A well-known Hong Kong protester who earned the moniker of “Grandma Wong” has made her first public appearance in 14 months after vanishing in around August last year.
Human rights organisations had raised fears about where Alexandra Wong, who could often be seen brandishing a British flag at democracy demonstrations, was.
The 64-year-old has now revealed she was detained in the border city of Shenzhen in mainland China last August where she was allegedly mentally abused and made to disavow her activism in writing.
She held an emotionally charged press conference in Hong Kong on Saturday where she explained she was initially detained by the Shenzhen authorities for 45 days without being informed of what she was being charged with.
Ms Wong said: “I was afraid I would die in that detention centre”.
When the 45 days drew to a close, she said she was told to tell the camera she hadn't been tortured, and she would no longer protest or speak to the press – adding that she was also sent on a “patriotic tour” of Shaanxi province during her time on the mainland.
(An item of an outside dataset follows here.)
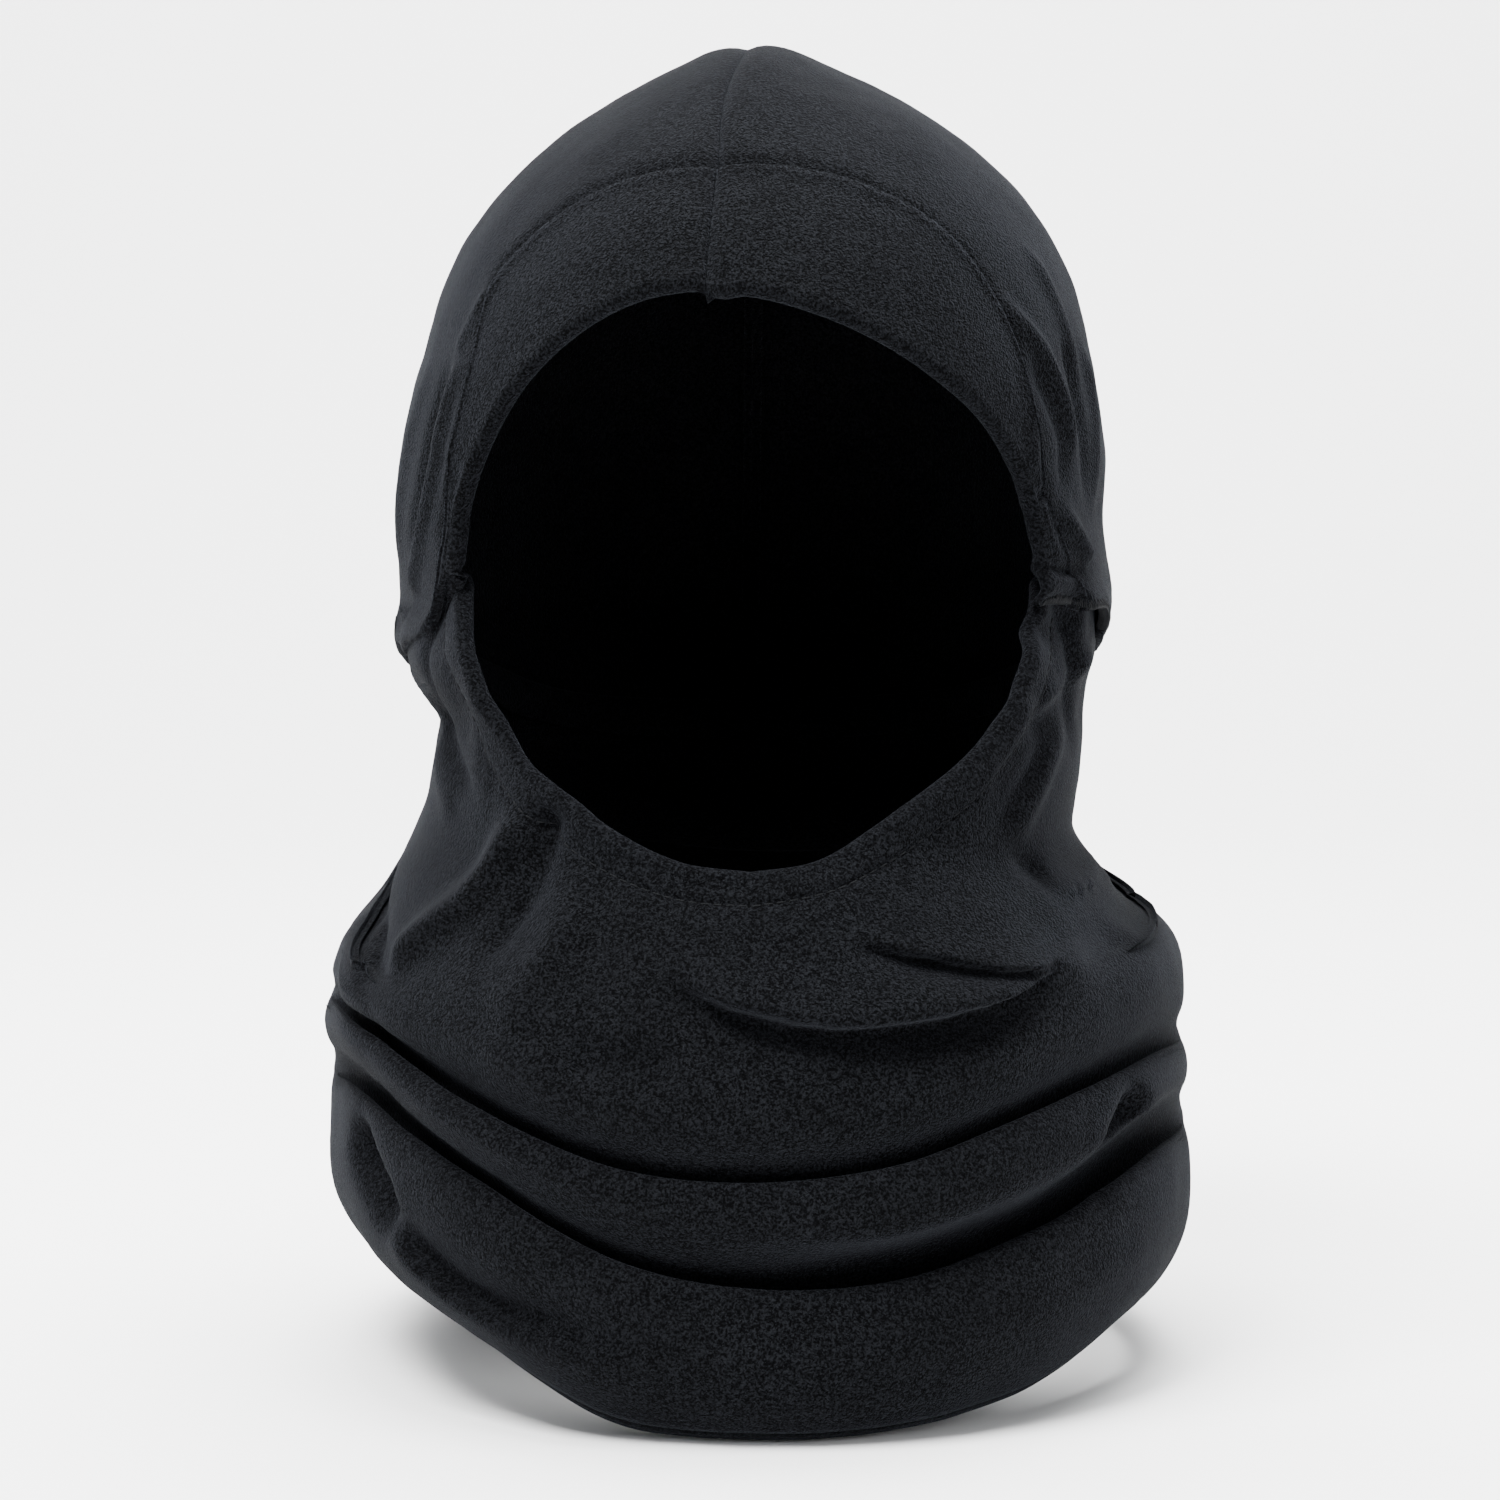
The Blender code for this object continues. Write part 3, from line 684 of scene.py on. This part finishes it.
def tube_loft():
    """The whole tube: from its top edge, through its rolls, to the hem it stands on."""
    path, rim_share = top_edge(TUBE_COLUMNS // 2)
    count = len(path)
    low = (np.arange(count) - count // 2) / (count // 2) * math.pi
    tangent = np.roll(path[:, :2], -1, axis=0) - np.roll(path[:, :2], 1, axis=0)
    tangent[0] = tangent[-1] = (1, 0)
    inward = np.stack([tangent[:, 1], -tangent[:, 0]], axis=1)
    for _ in range(3):
        inward = sum(np.roll(inward, k, axis=0) for k in range(-3, 4))
        inward = unit(inward)

    collar, one, two = (around(values, low) for values in (COLLAR, CREASE_ONE, CREASE_TWO))
    hem, tuck = around(HEM_LOW, low), around(LOW_TUCK, low)
    collar_depth, one_depth = around(COLLAR_DEPTH, low), around(ONE_DEPTH, low)
    two_depth, two_gape = around(TWO_DEPTH, low), np.maximum(around(TWO_GAPE, low), 0)
    knots = crease_knots(collar, collar_depth, 0.0, 24.0, collar - one - 12)
    knots += crease_knots(one, one_depth, 0.0, collar - one, one - two - 6)
    knots += crease_knots(two, two_depth, two_gape, one - two, two - hem)
    span = two - hem
    knots += [(hem + 0.42 * span, 1.8 - 0.16 * tuck), (hem + 0.22 * span, 0.6 - 0.40 * tuck),
              (hem + 0.07 * span, -1.5 - 0.72 * tuck), (hem, -4.0 - tuck),
              (hem + 1.6, -8.0 - tuck), (hem + 8.0, -9.0 - tuck), (hem + 14.0, -8.5 - tuck)]
    in_crease = [2] * 13                # rows between a crease's knots
    counts = in_crease + [7] + in_crease + [4] + in_crease + [6, 5, 4, 3, 3, 3, 3]
    rows = rows_through(knots, counts)
    first = np.stack(np.broadcast_arrays(*knots[0]))

    rings = []
    bottom = np.stack([low * UNROLL, first[0] * MM], axis=1)
    length = np.linalg.norm(bottom - path[:, :2], axis=1)[:, None]
    for w in np.linspace(0, 1, UPPER_ROWS):
        start, leave, end, arrive = cubic_weights(w)
        place = (start * path[:, :2] + leave * inward * length * 0.8
                 + end * bottom + arrive * np.array([0, -0.9]) * length)
        azimuth, z = place[:, 0] / UNROLL, place[:, 1]
        correction = path[:, 2] * (1 - smooth(w / 0.7))
        rings.append(ring(azimuth, tube_radius(azimuth, z) + correction + first[1] * MM * w, z))
    for height, offset in rows:
        z = height * MM
        level = np.maximum(z, COLUMN_Z[0])
        rings.append(ring(low, tube_radius(low, level) + offset * MM, z))
    return np.array(rings), rim_share


NECK_STROKES = [
    # swag under the chin: it hangs over the cloth below, and rises to the wearer's left
    ledge([(-24, -109, 114), (-16, -111, 109), (-2, -113, 103), (12, -114, 100), (30, -111, 99),
           (47, -106, 101), (64, -94, 106), (76, -78, 113)],
          4.4, 9, 6.5, 7, 1.5, taper=(0.22, 0.25), samples=40),
    ledge([(22, -107, 119), (36, -103, 115), (45, -100, 113), (53, -97, 111), (64, -90, 110),
           (74, -80, 112)], 2.4, 7, 9.5, 3.6, 1.1, taper=(0.35, 0.3), samples=30),
    fold([(14, -110, 106), (36, -106, 104), (56, -98, 104), (74, -84, 109), (86, -66, 114)], 3.0, 4.5),
    # diagonal folds on the wearer's right, from the rim down to the collar
    fold([(-50, -82, 149), (-58, -78, 138), (-67, -76, 127), (-78, -69, 116), (-87, -62, 100)],
         6.5, 5.0, SIDEWAYS, taper=(0.22, 0.25)),
    fold([(-48, -85, 149), (-50, -87, 138), (-54, -89, 128), (-60, -90, 118), (-66, -92, 104)],
         -5.5, 3.4, SIDEWAYS, taper=(0.1, 0.5)),
    fold([(-38, -92, 140), (-42, -94, 130), (-46, -98, 120), (-54, -100, 108)], 2.2, 5, SIDEWAYS),
    fold([(-40, -95, 130), (-44, -97, 118), (-52, -99, 106), (-62, -99, 96)], 2.8, 7, SIDEWAYS),
    fold([(-77, -35, 168), (-74, -46, 159), (-70, -56, 153), (-63, -67, 147)],
         -2.2, 2.8, taper=(0.15, 0.3)),
    fold([(-80, -32, 160), (-77, -44, 150), (-72, -55, 143)], 1.8, 5),
    # the collar's front end on the wearer's right, and the roll below it
    ledge([(-91, -34, 118), (-92, -46, 106), (-92, -56, 96), (-86, -70, 88)],
          2.4, 8, 3.0, 6, 2.0, up=(-1, 0.6, 0), taper=(0.25, 0.4)),
    fold([(-107, -6, 97), (-100, -48, 97), (-90, -69, 94), (-76, -91, 85)], 2.4, 6),
    # wearer's left: pleats between the jaw and the collar
    fold([(70, -66, 174), (62, -74, 162), (56, -80, 151), (50, -86, 141)],
         2.0, 4, SIDEWAYS, taper=(0.2, 0.4)),
    fold([(80, -46, 168), (74, -58, 155), (68, -68, 142), (62, -76, 132)],
         2.6, 4.4, SIDEWAYS, taper=(0.2, 0.35)),
    fold([(76, -58, 164), (68, -68, 151), (60, -78, 139)], -2.4, 3.2, SIDEWAYS),
    fold([(66, -74, 139), (69, -69, 133), (75, -62, 128)], -4.6, 3.6, SIDEWAYS),
    ledge([(70, -70, 124), (80, -56, 124), (87, -36, 125), (88, -12, 129)], 2.6, 4, 2.4, 3, 1.2),
    fold([(84, -50, 140), (88, -30, 134), (90, -8, 131)], 2.2, 3.5),
    fold([(86, -62, 113), (98, -38, 111), (103, -5, 109)], 2.4, 5),
    # soft hollow low on the front
    fold([(-47, -107, 92), (-30, -113, 90), (-14, -116, 90)], -3.4, 5.5),
    fold([(-64, -98, 98), (-52, -107, 86), (-42, -112, 78)], 1.4, 6),
    # the ends of the pockets in the sides of the lower rolls
    fold([(99, -68, 77), (92, -80, 66), (84, -88, 52)], -9.5, 4.6, SIDEWAYS, taper=(0.2, 0.15)),
    fold([(90, -84, 72), (84, -92, 62), (76, -99, 54)], 2.6, 4, SIDEWAYS),
    fold([(-100, -56, 67), (-94, -68, 56), (-86, -80, 45)], -9.0, 4.6, SIDEWAYS),
    ledge([(-90, -74, 47), (-80, -87, 37), (-66, -97, 30), (-48, -107, 26), (-26, -114, 23),
           (-8, -117, 22)], 3.6, 10, 6.0, 7, 1.6, up=(0, 0, -1), taper=(0.15, 0.45), samples=36),
    # jaw twists
    fold([(-90, -4, 176), (-84, -20, 172), (-77, -38, 166)], 2.0, 3.0),
    fold([(88, -28, 183), (79, -50, 175), (67, -68, 172)], 2.6, 3.0),
    fold([(87, -34, 176), (78, -52, 168), (65, -70, 164)], -2.4, 3.0),
    fold([(84, -40, 192), (76, -56, 189), (68, -68, 187)], -2.6, 3.6),
]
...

Ms Wong said: “I won't give up fighting. After all, there will be sacrifice, otherwise... the authoritarian system won't be changed.”
She was blocked from going to Hong Kong for a year after she was allowed out on bail but these rules ran out last month.
The protester urged the authorities to release 12 Hong Kong activists who the mainland authorities detained in August.
Ms Wong, who had Union Jack flags pinned to her clothes and bags during demonstrations, could routinely be seen on the frontlines of protests which saw millions take to the streets. The bespectacled campaigner was sometimes involved in fraught standoffs between police and protesters.